--- Start of RECORDED DATA ---

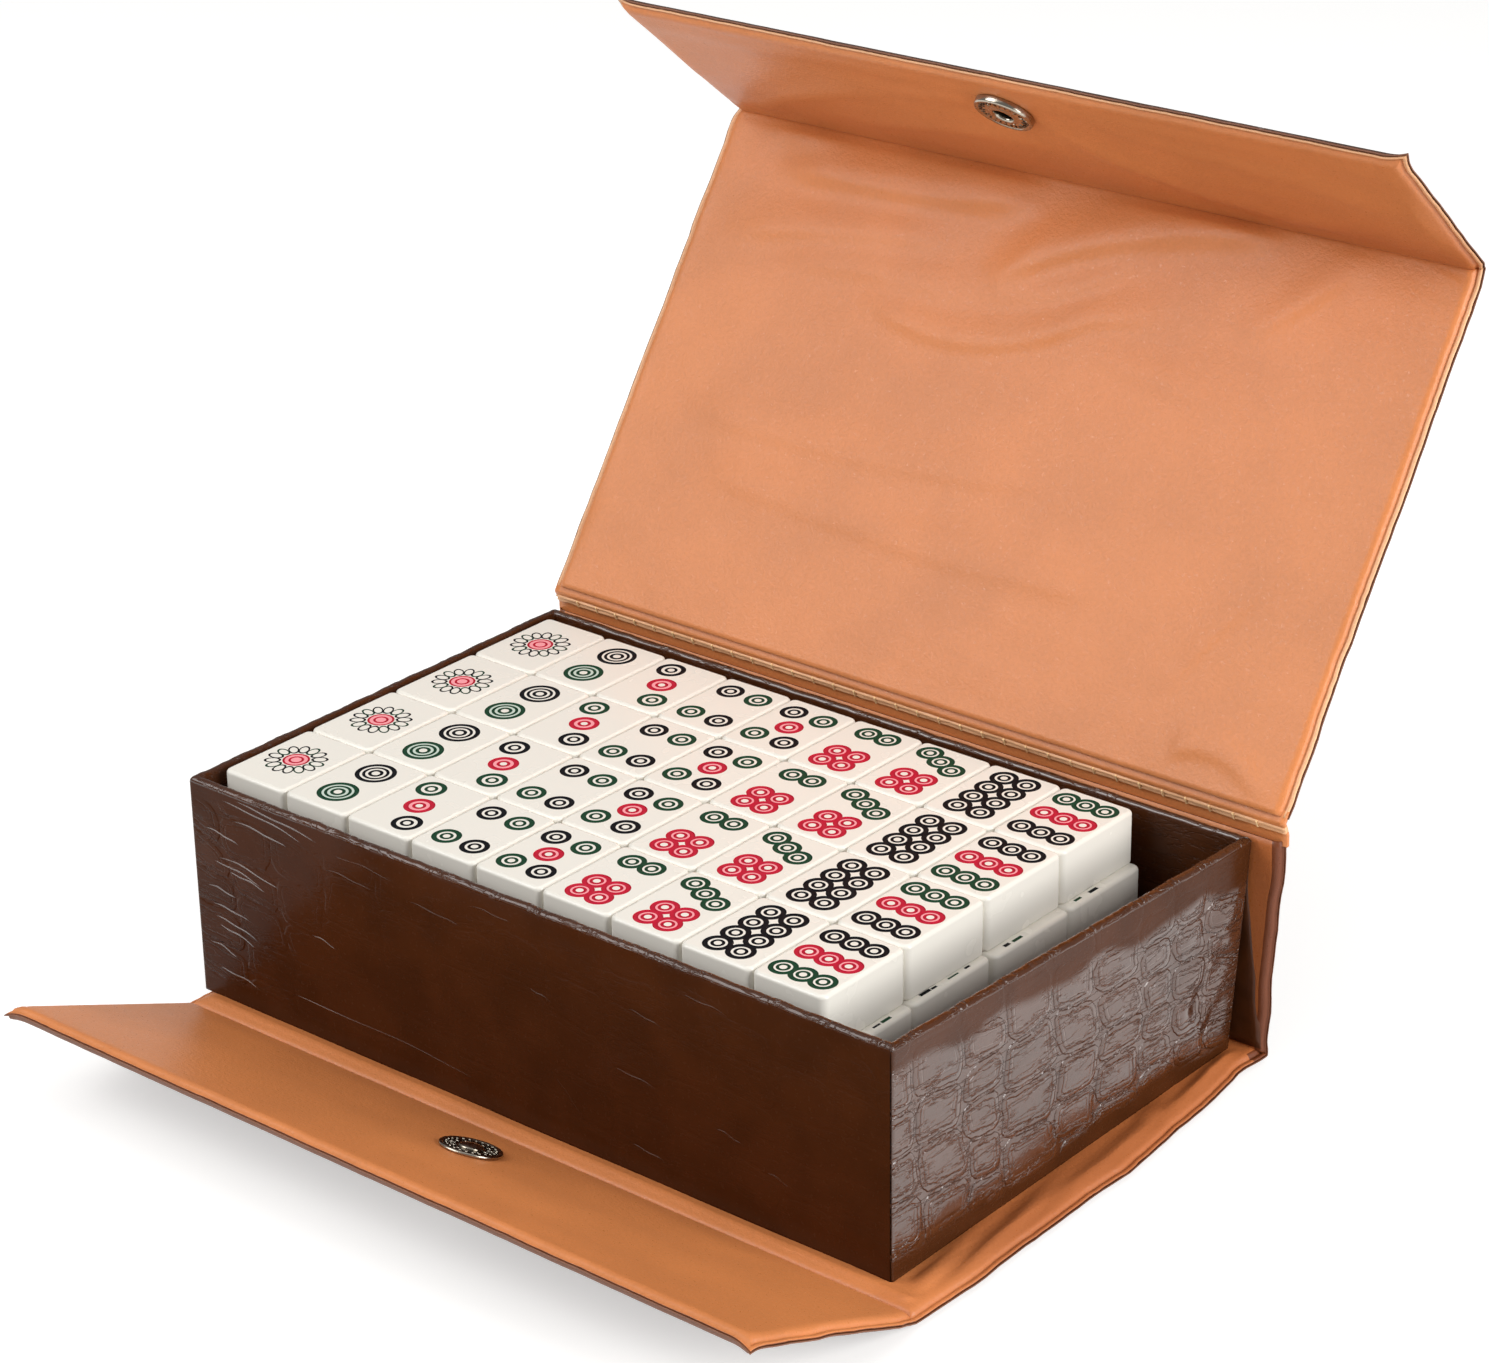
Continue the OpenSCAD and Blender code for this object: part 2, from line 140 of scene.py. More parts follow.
class MahjongSnap(bpy.types.PropertyGroup):
    diameter: length("Diameter", 18, "Diameter of the snap")
    reach: length("Reach", 24.5, "Lower flap's fold to the snap")
    ring_height: length("Ring height", 2.7, "Height of the socket above the lining")
    beads: IntProperty(name="Beads", description="Raised beads round the decorative cap", default=24, min=8,
                       max=60)
    metal: colour("Metal", "#a39b8e", "Nickel plate")


class MahjongStage(bpy.types.PropertyGroup):
    floor: colour("Floor", "#e9e8e6", "Pale floor")
    key: amount("Key light", 22, "Power of the front softbox in watts")
    top: amount("Top light", 11, "Power of the large overhead softbox in watts")
    fill: amount("Fill light", 36, "Power of the right softbox in watts")
    glow: amount("Floor glow", 0.45, "White added where the floor is seen")
    room: amount("Room", 0.28, "Strength of the dim studio all round")


def settings(part):
    return getattr(bpy.context.scene, "mahjong_" + part)


def mm(value):
    return value * 1000


# ---------- materials ----------

def fill(target, inputs):
    """Sets a node's inputs, or links them where a value is another node's output."""
    for name, value in inputs.items():
        if isinstance(value, bpy.types.NodeSocket):
            target.id_data.links.new(value, target.inputs[name])
        else:
            target.inputs[name].default_value = value


def node(tree, kind, *values, out=0, inputs=(), **props):
    """Adds a node with its properties, its first inputs in turn and others by name; gives one output."""
    new = tree.nodes.new(kind if "Node" in kind else "ShaderNode" + kind)
    for name, value in props.items():
        setattr(new, name, value)
    fill(new, {**dict(enumerate(values)), **dict(inputs)})
    return new.outputs[out] if new.outputs else new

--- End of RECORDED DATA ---

> WORK REQUIRED:
Write the listing out again, exactly as shown above.

> CORRECT RESULT:
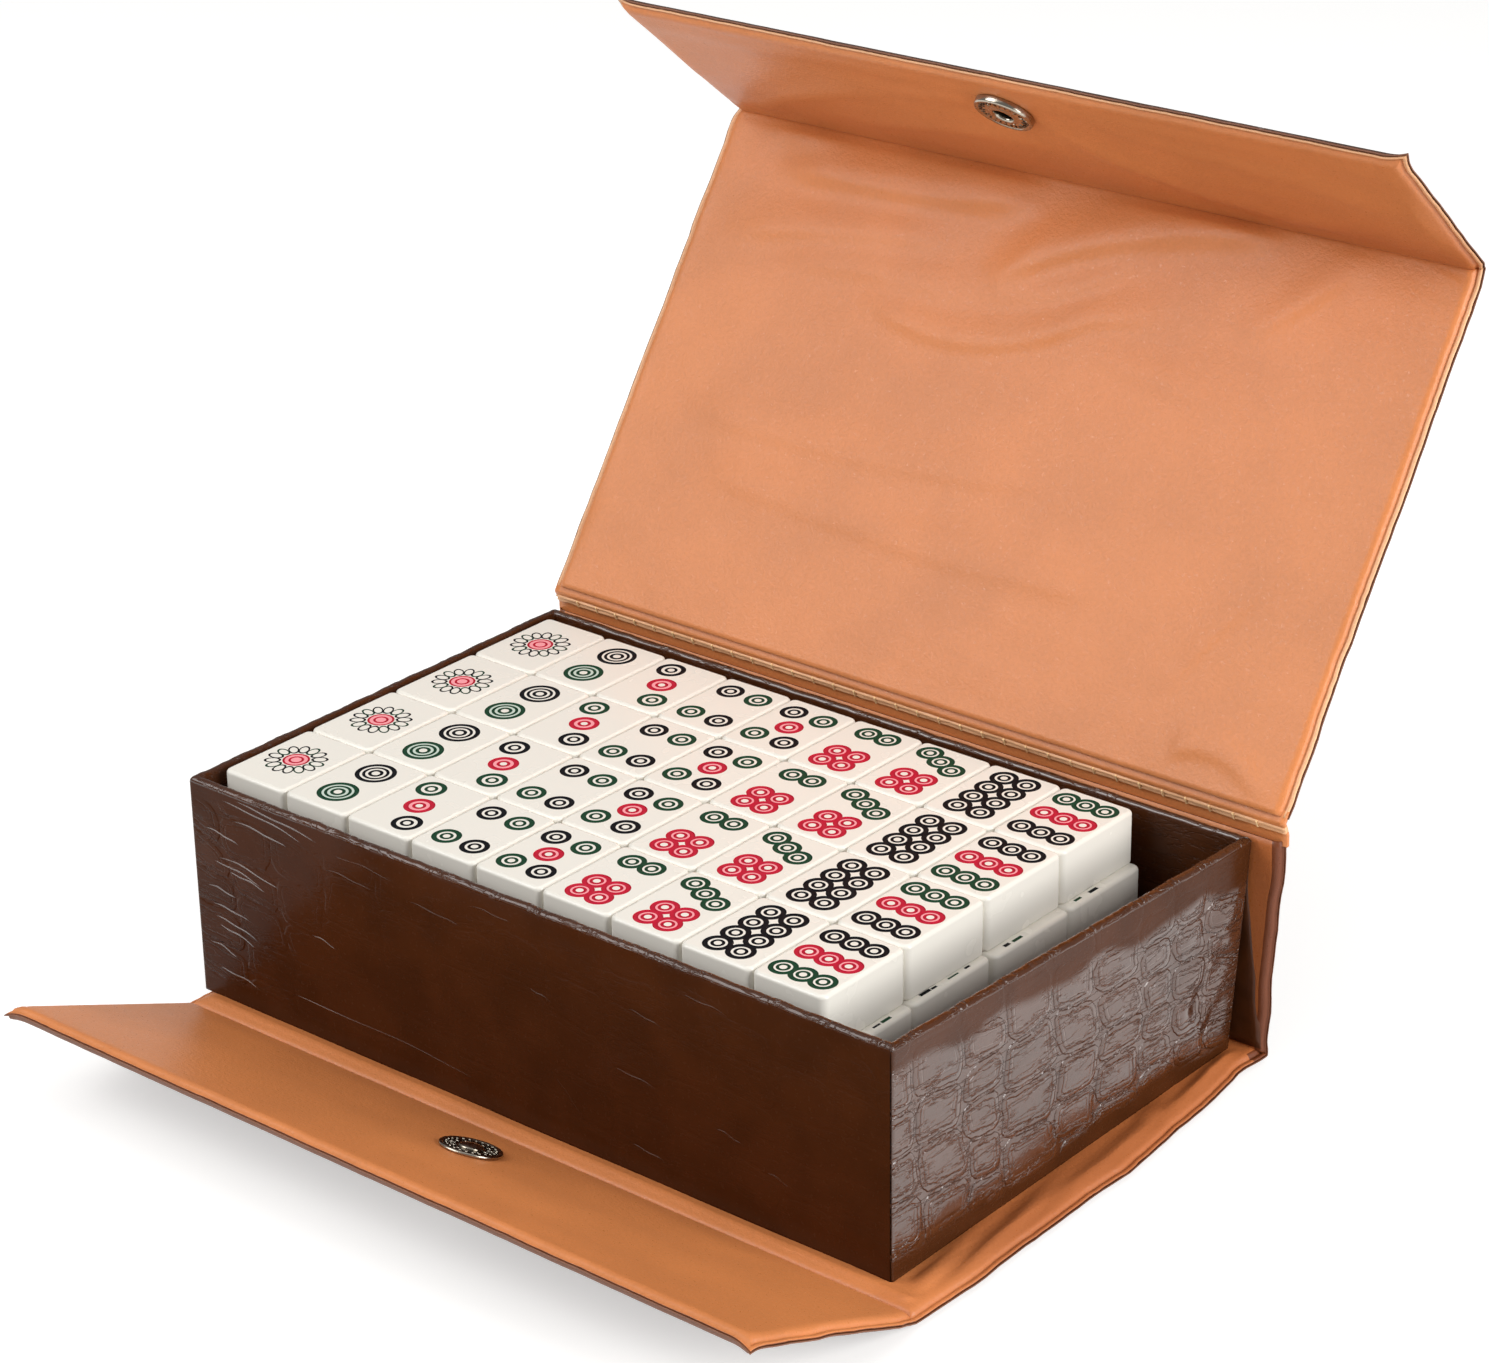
Continue the OpenSCAD and Blender code for this object: part 2, from line 140 of scene.py. More parts follow.
class MahjongSnap(bpy.types.PropertyGroup):
    diameter: length("Diameter", 18, "Diameter of the snap")
    reach: length("Reach", 24.5, "Lower flap's fold to the snap")
    ring_height: length("Ring height", 2.7, "Height of the socket above the lining")
    beads: IntProperty(name="Beads", description="Raised beads round the decorative cap", default=24, min=8,
                       max=60)
    metal: colour("Metal", "#a39b8e", "Nickel plate")


class MahjongStage(bpy.types.PropertyGroup):
    floor: colour("Floor", "#e9e8e6", "Pale floor")
    key: amount("Key light", 22, "Power of the front softbox in watts")
    top: amount("Top light", 11, "Power of the large overhead softbox in watts")
    fill: amount("Fill light", 36, "Power of the right softbox in watts")
    glow: amount("Floor glow", 0.45, "White added where the floor is seen")
    room: amount("Room", 0.28, "Strength of the dim studio all round")


def settings(part):
    return getattr(bpy.context.scene, "mahjong_" + part)


def mm(value):
    return value * 1000


# ---------- materials ----------

def fill(target, inputs):
    """Sets a node's inputs, or links them where a value is another node's output."""
    for name, value in inputs.items():
        if isinstance(value, bpy.types.NodeSocket):
            target.id_data.links.new(value, target.inputs[name])
        else:
            target.inputs[name].default_value = value


def node(tree, kind, *values, out=0, inputs=(), **props):
    """Adds a node with its properties, its first inputs in turn and others by name; gives one output."""
    new = tree.nodes.new(kind if "Node" in kind else "ShaderNode" + kind)
    for name, value in props.items():
        setattr(new, name, value)
    fill(new, {**dict(enumerate(values)), **dict(inputs)})
    return new.outputs[out] if new.outputs else new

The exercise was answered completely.